Кстати, о совершенстве. Эволюция контрабаса происходила приблизительно по тем же законам и шла теми же путями, что и у других инструментов. В то же время, что и у остальных виол, то есть в середине XVII века, у басовой виолы пропали лады, и она стараниями итальянского мастера Микеле Тодини, строго говоря, в 1676 году с некоторыми изменениями превратилась в контрабас (прошу контрабасистов не обижаться: это уже конечная выжимка, сублимат из широкой темы истории контрабаса). А в XIX веке Жан Батист Вийом, мастер, которого до сих пор глубоко чтят скрипачи, в поисках еще более низких нот довел размер инструмента до четырех метров в высоту, назвав его октобасом. Инструмент получился с исключительно низким звучанием, но эргономически не очень удобный — все-таки играть на инструменте залезая на стремянку… Хотя, с другой стороны, эта книга — главным образом именно о том, что все музыкальные инструменты, кроме барабана, являются эргономическими извращениями.
Да, и кстати говоря, те самые размеры и нагрузки, о которых мы уже упоминали, привели к тому, что струны на контрабасе натягивают с помощью зубчатого механизма, примерно такого же, как на гитарах. Этот механизм (по крайней мере, его ранние версии) появился еще в 1788 году и, насколько я мог заметить, до сих пор чрезвычайно привлекателен для детей в музыкальном театре, если оказывается в антракте в пределах досягаемости их шаловливых ручонок.
Особое место контрабаса среди струнных инструментов
Предполагалось, что я буду учиться на контрабасе как переросток.
Из книги А. Ивашкина «Беседы с Альфредом Шнитке».

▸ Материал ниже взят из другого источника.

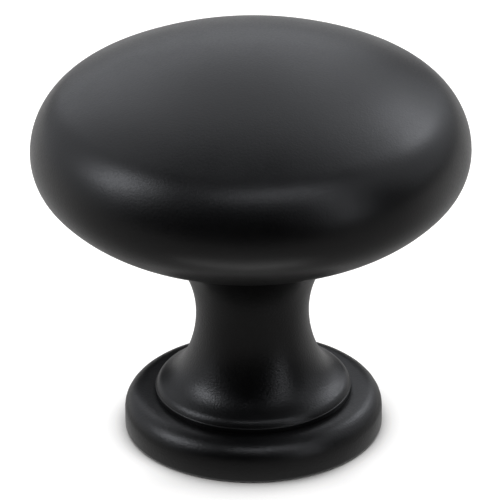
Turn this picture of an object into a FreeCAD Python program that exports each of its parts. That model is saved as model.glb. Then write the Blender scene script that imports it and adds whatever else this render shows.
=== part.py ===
"""Mushroom cabinet knob: one zinc die casting with a domed head, an undercut neck and a round foot.

The knob is a turned form, so its outline is drawn once, as tangent arcs in a half plane, and revolved about Z.
A blind hole in the foot takes the machine screw that comes through the cabinet front.
Units are millimetres. The origin is the centre of the flat back, on the axis of the screw, and Z points
away from the cabinet front.
"""
import FreeCAD, Part
import math
import os

from FreeCAD import Vector

# Foot, the round base that seats on the cabinet front
FOOT_DIAMETER = 18.95
FOOT_THICKNESS = 2.92
FOOT_SHOULDER_RADIUS = 1.5
FOOT_BOTTOM_ROUND = 0.2
FOOT_LEDGE_WIDTH = 0.8

# Collar, the low bead at the foot of the flare, with a hollow above it
COLLAR_STEP = 0.14
COLLAR_BEAD_RADIUS = 0.85
COLLAR_BEAD_SWEEP = math.radians(78.0)
COLLAR_HOLLOW_RADIUS = 1.44

# Neck, measured at its thinnest circle
NECK_DIAMETER = 8.29
NECK_RISE = 6.4

# Head, measured at its widest circle
HEAD_DIAMETER = 32.0
HEAD_RISE = 13.11
UNDERSIDE_RADIUS = 9.64
LOWER_SHOULDER_RADIUS = 3.89
LOWER_SHOULDER_SWEEP = math.radians(40.7)
UPPER_SHOULDER_RADIUS = 4.92
DOME_RADIUS = 27.35

# Tapped hole for a number 8 machine screw with 32 threads to the inch, left at its tap drill
TAP_DRILL_DIAMETER = 3.45
TAP_DRILL_DEPTH = 12.5
DRILL_POINT_ANGLE = math.radians(118.0)
COUNTERSINK_DIAMETER = 4.8
COUNTERSINK_ANGLE = math.radians(90.0)

# Heights up the axis, each from the one below it
neck_height = FOOT_THICKNESS + NECK_RISE
widest_height = neck_height + HEAD_RISE

# Radii of the turned form
foot_radius = FOOT_DIAMETER / 2
shoulder_foot_radius = foot_radius - FOOT_SHOULDER_RADIUS
collar_radius = shoulder_foot_radius - FOOT_LEDGE_WIDTH
neck_radius = NECK_DIAMETER / 2
head_radius = HEAD_DIAMETER / 2


def in_plane(radius, height):
    """A point of the outline, in the half plane that is revolved."""
    return Vector(radius, 0, height)


def on_circle(center, radius, angle):
    """The point of a circle at an angle from the outward direction, counted upwards."""
    return center + in_plane(radius * math.cos(angle), radius * math.sin(angle))


def angle_to(center, point):
    """The angle at which a point is seen from the center of a circle."""
    return math.atan2(point.z - center.z, point.x - center.x)


def arc(center, radius, start, end):
    """The arc of a circle from one angle to another, as an edge."""
    middle = on_circle(center, radius, (start + end) / 2)
    return Part.Arc(on_circle(center, radius, start), middle, on_circle(center, radius, end)).toShape()


def line(start, end):
    """A straight edge of the outline."""
    return Part.LineSegment(start, end).toShape()


def foot_edges():
    """The foot from the flat back to the foot of the collar: bottom round, wall, shoulder and ledge."""
    bottom_center = in_plane(foot_radius - FOOT_BOTTOM_ROUND, FOOT_BOTTOM_ROUND)
    shoulder_center = in_plane(shoulder_foot_radius, FOOT_THICKNESS - FOOT_SHOULDER_RADIUS)
    return [
        line(in_plane(0, 0), in_plane(bottom_center.x, 0)),
        arc(bottom_center, FOOT_BOTTOM_ROUND, -math.pi / 2, 0),
        line(in_plane(foot_radius, bottom_center.z), in_plane(foot_radius, shoulder_center.z)),
        arc(shoulder_center, FOOT_SHOULDER_RADIUS, 0, math.pi / 2),
        line(in_plane(shoulder_center.x, FOOT_THICKNESS), in_plane(collar_radius, FOOT_THICKNESS)),
    ]


def collar_edges():
    """The step of the collar, its bead, the hollow above it, and the flare up to the thinnest neck.

    The hollow touches the bead where the bead's sweep ends. The flare's radius follows from its two
    ends: it leaves the neck upright and runs tangent into the hollow.
    """
    bead_center = in_plane(collar_radius - COLLAR_BEAD_RADIUS, FOOT_THICKNESS + COLLAR_STEP)
    hollow_center = on_circle(bead_center, COLLAR_BEAD_RADIUS + COLLAR_HOLLOW_RADIUS, COLLAR_BEAD_SWEEP)
    across = hollow_center.x - neck_radius
    down = neck_height - hollow_center.z
    flare_radius = (across**2 + down**2 - COLLAR_HOLLOW_RADIUS**2) / (2 * (across - COLLAR_HOLLOW_RADIUS))
    flare_center = in_plane(neck_radius + flare_radius, neck_height)
    meeting = angle_to(flare_center, hollow_center) + 2 * math.pi
    return [
        line(in_plane(collar_radius, FOOT_THICKNESS), in_plane(collar_radius, bead_center.z)),
        arc(bead_center, COLLAR_BEAD_RADIUS, 0, COLLAR_BEAD_SWEEP),
        arc(hollow_center, COLLAR_HOLLOW_RADIUS, COLLAR_BEAD_SWEEP + math.pi, meeting),
        arc(flare_center, flare_radius, meeting, math.pi),
    ]


def head_edges():
    """The neck opening out under the head, the rounded rim of the head, and its dome up to the axis.

    The arc above the neck is the one that leaves the neck upright and touches the bulging underside, so
    the two make one smooth S. The dome is centred on the axis and touches the upper shoulder.
    """
    lower_center = in_plane(head_radius - LOWER_SHOULDER_RADIUS, widest_height)
    underside_center = on_circle(lower_center, LOWER_SHOULDER_RADIUS - UNDERSIDE_RADIUS, -LOWER_SHOULDER_SWEEP)
    across = underside_center.x - neck_radius
    up = underside_center.z - neck_height
    throat_radius = (across**2 + up**2 - UNDERSIDE_RADIUS**2) / (2 * (across + UNDERSIDE_RADIUS))
    throat_center = in_plane(neck_radius + throat_radius, neck_height)
    meeting = angle_to(throat_center, underside_center)

    upper_center = in_plane(head_radius - UPPER_SHOULDER_RADIUS, widest_height)
    dome_drop = math.sqrt((DOME_RADIUS - UPPER_SHOULDER_RADIUS)**2 - upper_center.x**2)
    dome_center = in_plane(0, widest_height - dome_drop)
    dome_start = angle_to(dome_center, upper_center)
    return [
        arc(throat_center, throat_radius, math.pi, meeting),
        arc(underside_center, UNDERSIDE_RADIUS, meeting - math.pi, -LOWER_SHOULDER_SWEEP),
        arc(lower_center, LOWER_SHOULDER_RADIUS, -LOWER_SHOULDER_SWEEP, 0),
        arc(upper_center, UPPER_SHOULDER_RADIUS, 0, dome_start),
        arc(dome_center, DOME_RADIUS, dome_start, math.pi / 2),
        line(on_circle(dome_center, DOME_RADIUS, math.pi / 2), in_plane(0, 0)),
    ]


def revolved(edges):
    """The solid that a closed outline sweeps about the knob's axis."""
    face = Part.Face(Part.Wire(edges))
    return face.revolve(Vector(0, 0, 0), Vector(0, 0, 1), 360)


def screw_hole():
    """The blind hole: countersunk mouth, tap drill and the cone that the drill's point leaves."""
    drill_radius = TAP_DRILL_DIAMETER / 2
    mouth_radius = COUNTERSINK_DIAMETER / 2
    countersink_depth = (mouth_radius - drill_radius) / math.tan(COUNTERSINK_ANGLE / 2)
    point_length = drill_radius / math.tan(DRILL_POINT_ANGLE / 2)
    corners = [
        in_plane(0, 0),
        in_plane(mouth_radius, 0),
        in_plane(drill_radius, countersink_depth),
        in_plane(drill_radius, TAP_DRILL_DEPTH),
        in_plane(0, TAP_DRILL_DEPTH + point_length),
    ]
    closed = corners + corners[:1]
    return revolved([line(start, end) for start, end in zip(closed, closed[1:])])


def knob():
    """The casting: the turned form with the screw hole cut into its foot."""
    turned = revolved(foot_edges() + collar_edges() + head_edges())
    return turned.cut(screw_hole()).Solids[0]


def main():
    os.makedirs("parts", exist_ok=True)
    shape = knob()
    shape.exportStep("parts/knob.step")
    box = shape.optimalBoundingBox()
    print("knob", round(box.XLength, 3), "across and", round(box.ZLength, 3), "high, volume",
          round(shape.Volume, 1), "valid", shape.isValid())


main()
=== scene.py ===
# %% [markdown]
# A mushroom cabinet knob in matt black.
#
# The real knob is one zinc casting with a thin black coat: a domed head, a waisted neck, a flared collar and
# a round foot that seats on the cabinet front. A screw comes through the door and into a tapped hole in the
# foot. The solid model of it is loaded first, as a frame that nothing here moves. This lesson models the same
# casting again as a finer mesh, because a coat like this shows every facet in its reflections.

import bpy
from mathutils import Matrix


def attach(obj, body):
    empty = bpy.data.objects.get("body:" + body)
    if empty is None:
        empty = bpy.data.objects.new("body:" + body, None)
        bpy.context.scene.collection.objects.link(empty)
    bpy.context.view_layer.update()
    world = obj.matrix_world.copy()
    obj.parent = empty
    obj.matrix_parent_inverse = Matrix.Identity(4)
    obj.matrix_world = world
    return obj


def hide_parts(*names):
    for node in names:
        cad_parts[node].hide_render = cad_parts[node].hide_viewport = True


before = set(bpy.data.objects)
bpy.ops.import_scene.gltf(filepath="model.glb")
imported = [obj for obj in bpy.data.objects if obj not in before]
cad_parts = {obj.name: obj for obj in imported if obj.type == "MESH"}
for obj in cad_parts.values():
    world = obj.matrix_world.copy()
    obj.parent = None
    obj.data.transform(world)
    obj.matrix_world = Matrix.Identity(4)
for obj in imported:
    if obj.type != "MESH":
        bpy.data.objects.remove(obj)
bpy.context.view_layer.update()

# %% Modules and the unit
import math

import bmesh
import bpy
from mathutils import Matrix, Vector

MM = 0.001

# %% [markdown]
# The camera comes first, so that every later step can be compared with the photograph.
# It was matched to the picture: a long lens from about half a metre, looking 27 degrees down, turned by a
# hair about its own axis. A camera's pose is its position and three turns, so it is written that way.

# %% Camera
CAMERA_PLACE = Vector((0, -445.5, 242.32)) * MM
CAMERA_DOWN = math.radians(27.113)
CAMERA_ROLL = math.radians(-0.625)
CAMERA_SWING = math.radians(-0.017)
CAMERA_LENS = 494.06
SENSOR_WIDTH = 36.0


def add_camera():
    """The photograph's camera: it starts looking along +Y and level, is tipped down, and then rolled."""
    data = bpy.data.cameras.new("photo_camera")
    data.lens = CAMERA_LENS
    data.sensor_width = SENSOR_WIDTH
    data.clip_start = 0.01
    camera = bpy.data.objects.new("photo_camera", data)
    bpy.context.scene.collection.objects.link(camera)
    swing = Matrix.Rotation(-CAMERA_SWING, 4, "Z")
    tip = Matrix.Rotation(math.pi / 2 - CAMERA_DOWN, 4, "X")
    roll = Matrix.Rotation(CAMERA_ROLL, 4, "Z")
    camera.matrix_world = Matrix.Translation(CAMERA_PLACE) @ swing @ tip @ roll
    bpy.context.scene.camera = camera
    return camera


camera = add_camera()
print("camera at", [round(v, 4) for v in camera.matrix_world.translation])

# %% [markdown]
# The knob is a turned form, so all of it is in one outline. On a lathe, and here too, such an outline is a
# chain of arcs that run smoothly into each other: each arc's end has the direction in which the next begins.
# That smoothness is what a satin black coat shows best, because a kink would break the highlight in two.
# The sizes are in millimetres. They are those of the solid model, but for the foot's lower edge and the
# collar, whose bead, hollow, fine rolled lip and groove under it follow the highlights more closely.

# %% Sizes of the casting
FOOT_RADIUS = 9.475
FOOT_THICKNESS = 2.92
FOOT_SHOULDER = 1.5
FOOT_BOTTOM_ROUND = 0.3
LEDGE_WIDTH = 0.8
COLLAR_STEP = 0.14
COLLAR_BEAD = 0.85
COLLAR_BEAD_SWEEP = math.radians(67.0)
COLLAR_HOLLOW = 3.0
LIP_START = math.radians(9.0)
LIP_ROUND = 0.08
LIP_RISE = 0.04
LIP_UNDERCUT = math.radians(10.0)
GROOVE_DEPTH = 0.1
NECK_RADIUS = 4.145
NECK_RISE = 6.4
HEAD_RADIUS = 16.0
HEAD_RISE = 13.11
UNDERSIDE_RADIUS = 9.64
LOWER_SHOULDER = 3.89
LOWER_SHOULDER_SWEEP = math.radians(40.7)
UPPER_SHOULDER = 4.92
DOME_RADIUS = 27.35

# %% Sizes of the screw hole
DRILL_RADIUS = 1.725
DRILL_DEPTH = 12.5
DRILL_POINT = math.radians(118.0)
COUNTERSINK_RADIUS = 2.4
THREAD_RADIUS = 2.083
THREAD_PITCH = 25.4 / 32
THREAD_END = 11.3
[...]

Безусловно, времена, когда контрабасисты все как один были похожи на дядюшку Фестера из «Семейки Аддамс», ушли в прошлое. Теперь контрабасисты — это рослые красавцы с интеллектуальным и одухотворенным выражением лица (да они и сами с удовольствием это подтвердят). И техника игры сильно изменилась, и ее уровень. Хотя некоторые традиции сохранились. Например, тихое, осторожное шкрябанье перед началом Шестой симфонии Чайковского в поисках квинты, с которой начинается это драматичнейшее произведение (они до сих пор уверены, что зловещий скрип, доносящийся из-за спин виолончелей, совершенно не слышен в полной тишине зала, затаившего дыхание перед началом очередного триллера от П. И. Чайковского). Хотя понять их можно: ведь стоит сдвинуть палец на какие-нибудь три сантиметра, и зазвучит уже совсем (или почти совсем) другая нота.
Если непредвзято посмотреть на контрабас со стороны, то возникает впечатление, что его эволюция как инструмента еще не завершилась. Он, конечно, занял свое место в симфоническом оркестре, но некоторые его особенности вызывают недоумение.

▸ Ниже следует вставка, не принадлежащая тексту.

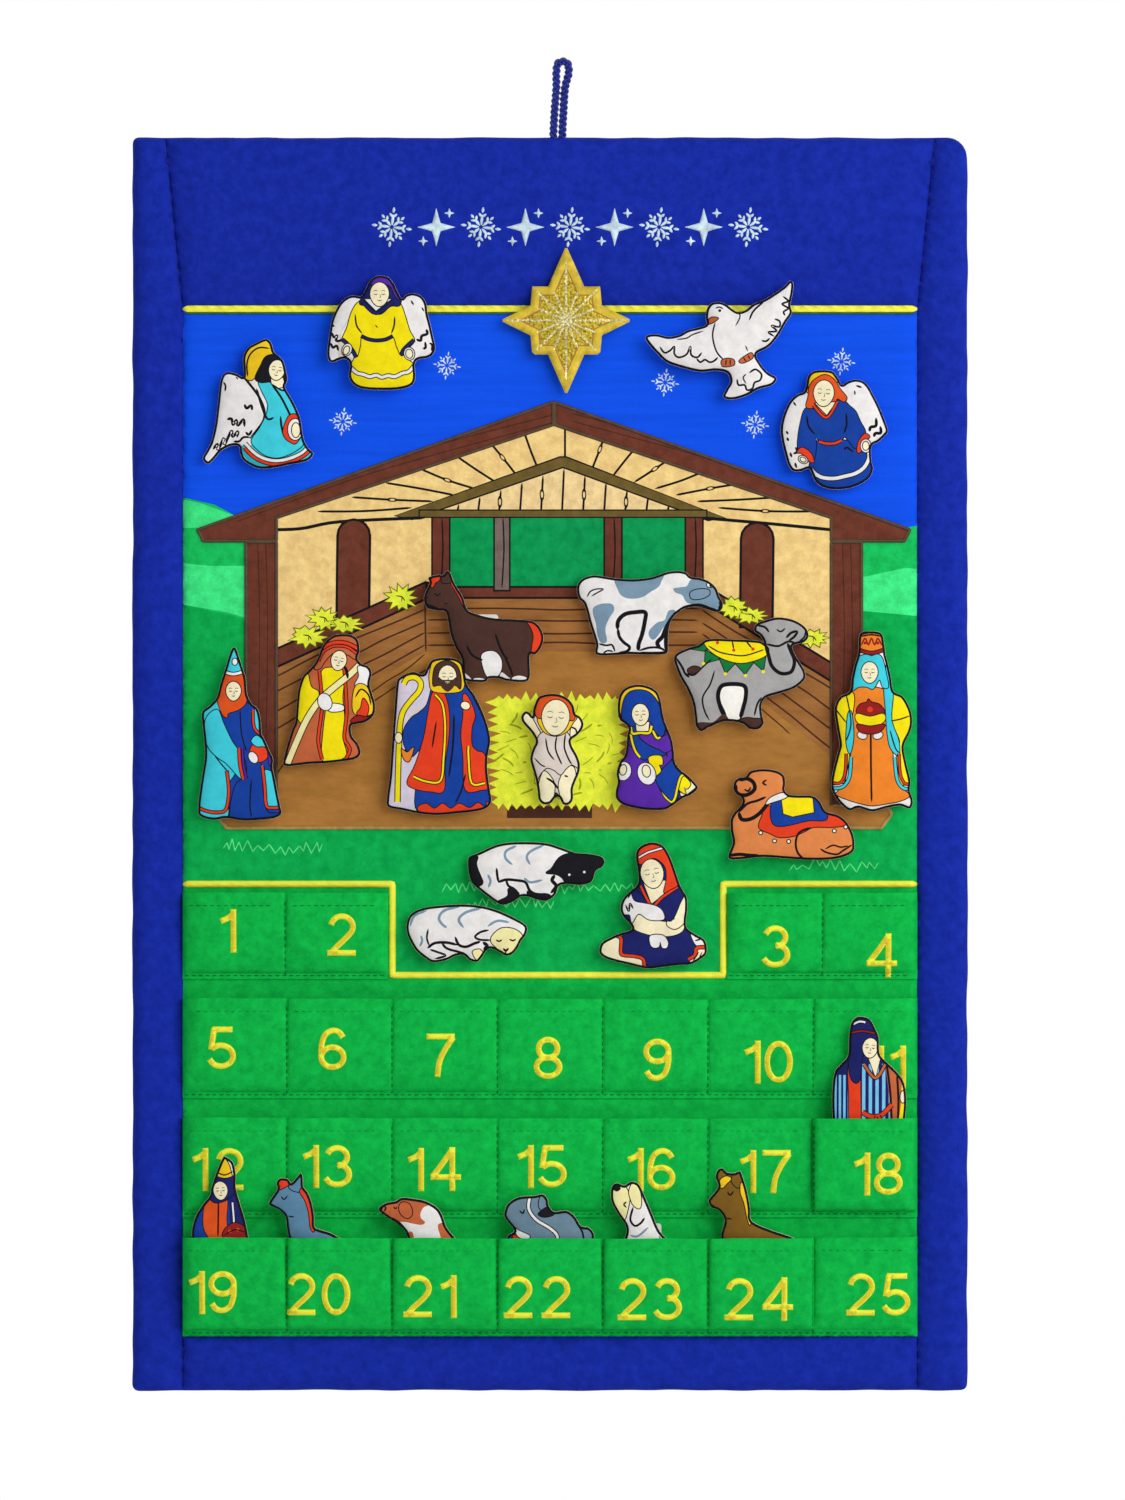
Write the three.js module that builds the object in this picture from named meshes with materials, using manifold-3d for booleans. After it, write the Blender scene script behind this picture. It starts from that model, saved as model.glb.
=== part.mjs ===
// A hanging cloth advent calendar. A padded panel carries a stitched stable scene above rows of
// numbered pockets, and twenty-five stuffed pieces hook on to the scene or stand in the pockets.
// It hangs from a cord loop, and the origin is where a nail bears inside that loop.
// Sizes are in millimetres. Pieces are modelled as seen on the wall, with x to the right, y up and
// z towards the viewer, and the last group turns them so that z is up.

import * as THREE from "three";
import { mergeVertices } from "three/addons/utils/BufferGeometryUtils.js";
import Module from "manifold-3d";

const wasm = await Module();
wasm.setup();

// The padded panel and its cloth
const panelWidth = 432;
const panelHeight = 648;
const panelThickness = 9;
const panelEdgeRounding = 7;
const panelSeamThickness = 0.6;
const panelCornerRadius = 4;
const panelTopRightRadius = 11;
const clothThickness = 0.7;
const clearance = 0.3;
const cutOverrun = 20;

// The border strips
const sideBorderWidth = 26;
const sideBorderTopWidth = 17;
const headerHeight = 89;
const bottomBorderHeight = 28;

// The hanging loop
const cordDiameter = 4;
const loopRise = 41;
const loopOffset = 4;
const loopLean = 2.5;
const loopLegSpacing = 4.6;
const loopEyeWidth = 6.4;
const loopTail = 9;

// The stiffening rod inside the top edge
const rodDiameter = 5;
const rodSleeveCloth = 0.5;
const rodDrop = 13;
const rodEndInset = 14;
const rodSleeveEndInset = 17;

// The yellow trims
const trimWidth = 3.8;
const trimHeight = 1.6;
const trimRounding = 0.6;
const pocketTrimDrop = 386;
const pocketTrimStep = 47;

// The stable, sewn on in separate cloths
const appliqueThickness = 0.6;
const stableOffset = 2;
const roofApexDrop = 137;
const roofEaveDrop = 203;
const roofHalfSpan = 184;
const roofBeamDepth = 12;
const roofEaveDepth = 6;
const postWidth = 16;
const postSpacing = 286;
const postFootDrop = 345;
const wallFootDrop = 245;
const floorFootDrop = 357;
const floorHalfWidth = 174;
const floorToeRadius = 5;

// The pockets
const pocketColumns = 7;
const leftPairWidth = 107;
const rightPairWidth = 99;
const rowPitch = 61.5;
const pocketDepth = 49;
const topPocketDepth = 42;
const bottomRowLift = 0.5;
const pocketSeamWidth = 1.6;
const pocketSeamFlange = 3;
const emptyPocketBulge = 7.5;
const filledPocketBulge = 13;

// The stuffed pieces
const tallestHeight = 92;
const stuffedThickness = 8;
const pocketPieceThickness = 6.6;
const starThickness = 4;
const stuffedRounding = 5;
const hookTabWidth = 12;
const hookTabHeight = 8;
const hookTabThickness = 1.2;
const hookTabBite = 1.5;
const pocketPieceLift = 5;
const pocketPieceGap = 0.4;
const pocketPieceTilt = THREE.MathUtils.degToRad(6);

// Places that follow
const frontZ = panelThickness / 2;
const fieldHalfWidth = panelWidth / 2 - sideBorderWidth;
const fieldHeight = panelHeight - headerHeight - bottomBorderHeight;
const sceneFootY = -(pocketTrimDrop + pocketTrimStep + trimWidth / 4);
const pocketWidth = (2 * fieldHalfWidth) / pocketColumns;
const trimZ = frontZ + clearance;
const appliqueFrontZ = frontZ + clearance + appliqueThickness;
const hangX = loopOffset + loopLean;
const hangY = loopRise - cordDiameter;

// Numbers of steps round curves
const edgeSteps = 3;
const cornerSteps = 3;
const cordSides = 8;
const cordSteps = 36;
const rodSides = 16;
const outlineSteps = 24;
const trimEdgeSteps = 1;
const mergeShare = 1e-3;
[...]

Если взглянуть в классические партитуры, то невооруженным и даже слабообразованным глазом можно заметить, что контрабасы, как правило, дублируют партию виолончелей, исполняя то же самое на октаву ниже. Но, в отличие от виолончелей, четыре струны контрабаса настроены между собой по квартам. Не вдаваясь в подробности, скажу только, что в результате этой особенности контрабас не в состоянии продублировать на октаву ниже басовый регистр виолончели. И вот появляется пятая, нижняя струна, которая настраивается на до или си. Что значит в этом контексте «или», неконтрабасисту не понять. С одной стороны, это решает проблему диапазона, с другой — увеличивает механическую нагрузку на конструкцию. Это действует аналогично тому, что происходит в опере Дж. Верди «Отелло»: чем более темпераментно поет Отелло, сомкнув руки на горле Дездемоны, тем более ограниченными становятся ее вокальные возможности. Я уже не говорю о такой совершенно дикой с точки зрения любого другого инструменталиста традиции, как повышение строя контрабаса на один тон специально и только для сольной игры. И контрабас становится транспонирующим инструментом, как какая-нибудь валторна. Нет, я понимаю, логика в этом есть: он начинает звучать ярче и концентрированнее. Но такой способ решения эстетических проблем озадачивает стороннего наблюдателя. По крайней мере в моем лице.